January Budgeting for GovCons

January budgeting isn’t just about setting numbers—it’s about making them real. For GovCon CFOs, that means aligning forecasts with contracts and compliance from day one.

January is when we all pretend the budget is getting “finalized.” 

In GovCon, January is also when reality starts testing every assumption we just approved: awards slip, starts move, funding comes in chunks, hiring takes longer than anyone wants to admit, and utilization reacts immediately. None of that is surprising. What’s surprising is how many budgets are built as if it won’t happen. 

Here’s my take: most budgets don’t fail because Finance can’t model. They fail because the plan was never operationalized. The budget becomes a document that isapproved, filed, and then immediately outpaced by the business. 

A CFO’s job is to create a plan that’s strong enough to guide the business—and a management rhythm that keeps it grounded as conditions evolve. 

Document the assumptions 

GovCon budgeting is largely about timing. When assumptions are clearly documented, teams can spend the year updating inputs as conditions change, rather than updating inputs. 

I’m not talking about a 40-page narrative. I mean a short, explicit assumption set leadership can agree to and revisit without drama: 

  • What we believe about award timing (recompetes, options, new work) and what’s truly at risk 
  • How we’re treating starts and time to-billable (contracts to cash) 
  • Utilization expectations by month (not “we’ll average it out”) 
  • Indirect posture—what we’re targeting and what would move it 
  • Hiring tied to triggers (funding, starts, awarded backlog), not a wish list 

Do this and the first time something slips, the conversation shifts from “why are we missing?” to “our assumptions changed—here’s the impact—here’s what we’re doing.” 
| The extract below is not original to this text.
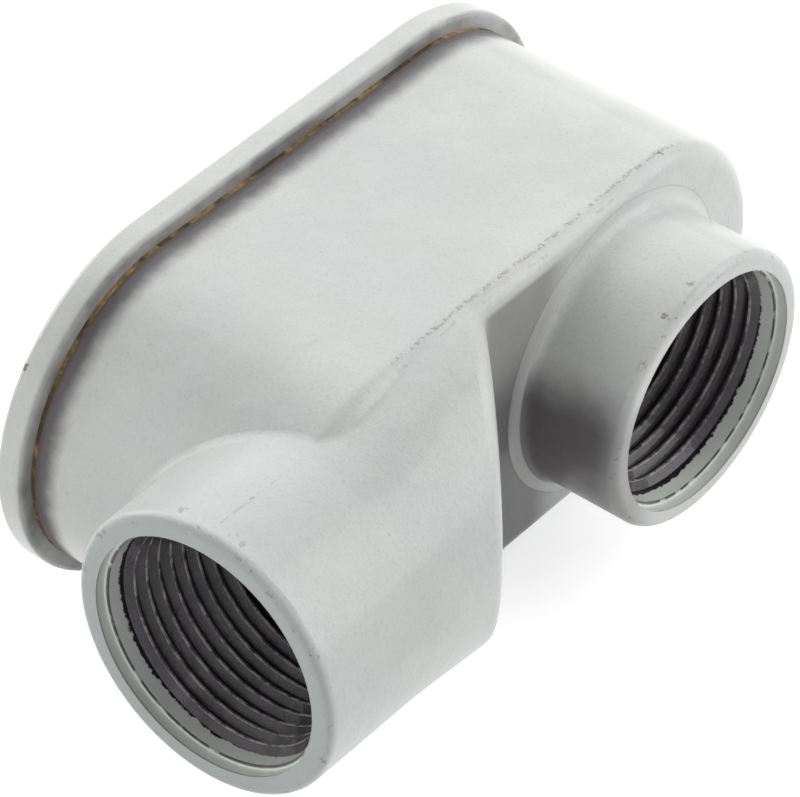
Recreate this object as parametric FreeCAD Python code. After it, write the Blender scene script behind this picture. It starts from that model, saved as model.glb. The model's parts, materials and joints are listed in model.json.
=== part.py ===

Don’t let pipeline optimism turn into a staffing fantasy 

CFOs know pipeline isn’t revenue, but budgets still drift into hope unless someone forces the linkage. 

In GovCon, revenue is labor delivered for funded contracts on an actual timeline. So your budget has to be honest about capacity: 

  • Do we have the labor categories we’re counting on to staff likely wins? 
  • How long does hiring and onboarding really take in your environment? 
  • Where is the bench going to show up, even if we don’t want it to? 
  • What happens if a “near-term” start moves 60–90 days? (Because it will.) 

One of the most practical ways to make a plan believable is to require ramp curves—nothing fancy, just consistent. Assuming everyone is instantly billable can make a plan look clean on paper, but it rarely reflects how delivery actually unfolds.. 

Indirect rates can’t be “Finance’s thing” 

If indirect rates are treated as a finance calculation instead of an operational outcome, you’ll manage them reactively all year. Rates are the byproduct of decisions made every day: hiring timing, utilization, subcontract mix, discretionary spend, internal initiatives, and how quickly funded work becomes billed hours. 

So the CFO move isn’t just “here are the rates.” It’s “here are the levers.” 

Make it visible by defining: 

  • What’s in each pool and what isn’t 
  • What drives the allocation base 
  • What happens to the rate when utilization dips or awards slip 
  • What decisions we’ll make when we hit a threshold 

Assuming everyone is instantly billable can make a plan look clean on paper, but it rarely reflects how delivery actually unfolds. 

 Pre-decide trigger points while everyone is calm 

This is the difference between “we manage” and “we react.” 

In January, define trigger points and actions—actual plays, not principles: 

  • If an award slips beyond X days, we delay Y hires and re-sequence Z spend. 
  • If utilization is under target for two consecutive months, we execute the bench plan. 
  • If rates trend above plan, we pause discretionary spend and push absorption actions. 
  • If pipeline converts faster than expected, we pull forward onboarding and capacity moves. 

The goal isn’t rigidity. It’s speed and alignment. 

 

The CFO goal for January 

The goal isn’t a perfect budget. It’s a credible plan the business believes—and a system that keeps it credible. 

Write the assumptions down. Tie pipeline to capacity. Treat indirect rates like operational levers, not finance math. And run a cadence where reporting turns into decisions. 

Now is the time for GovCons to move beyond annual budgeting exercises and build plans that genuinely guide the year.